Noch diffuser wird die Erkennung von „Doping-Sündern“ aufgrund der jüngst festgestellten Kontamination von an sich dopingfreien Kraftfutter. Die Deutsche Sporthochschule in Köln (DHS) kaufte in Wellness-Tempeln, Body-Building-Studios, Fachgeschäften für Sporternährung und dem Internet über 630 Nahrungsergänzungsprodukte und analysierte sie. Das Ergebnis: Knapp 15% der Starkmacher waren mit Anteilen von Prohormen durchsetzt. Unsaubere Bedingungen bei der Herstellung sind die Ursache für das Phänomen, rund die Hälfte aller Fabrikanten von Kraftfutter vertreiben nämlich auch Prohormone.
Noch gar nicht von den Doping-Listen erfasst ist das Kraftmittel Kreatin, der meistverkauften legalen Hilfsquelle für Kraftsportler. Wissenschaftler streiten noch über dessen Wirkung und Nebenwirkung, Body-Builder und Hochleistungsportler sind unbeeindruckt davon begeistert und schwärmen von einem Kraftanstieg von bis zu 20% in nur zwei Monaten. Ähnlich wie in der Szene für bewußtseinsverändernde Substanzen hat sich hier eine meist über das Internet kommunizierende Counter-Culture gebildet, die Erfahrungsberichte austauscht, Vorteile preist und vor Gefahren warnt.
Mittlerweile steht THG zwar auf der Doping-Liste der Welt-Anti-Doping-Agentur (WADA), es wird aber vermutet, dass zukünftig öfter zu „Designer-Doping“ kommen wird. Klaus Müller Bundesbeauftragter für Dopinganalytik und Leiter des Doping-Analyse-Labors in Kreischa befürchtet, das THG nur die Spitze des Eisbergs ist.
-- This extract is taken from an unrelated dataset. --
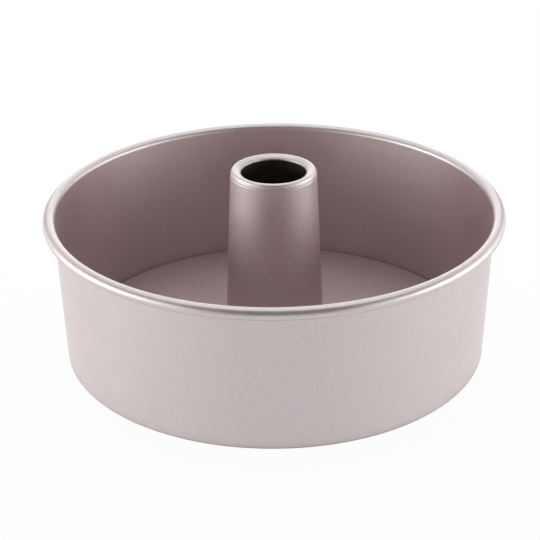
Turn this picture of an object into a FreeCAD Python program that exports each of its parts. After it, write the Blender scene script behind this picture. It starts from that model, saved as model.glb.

Im aktuellen Katalog der von der WADA gebannten Substanzen gibt es aber noch eine andere interessante Änderung: Koffein wurde vorläufig von der Liste gestrichen. Einen der Hauptsponsoren der Olympischen Spiele, die Coca-Cola Company, dürfte es freuen, denn bislang durften die Sportler nicht mit mehr als 12 Mikrogramm Koffein pro Milliliter Urin an den Start gehen.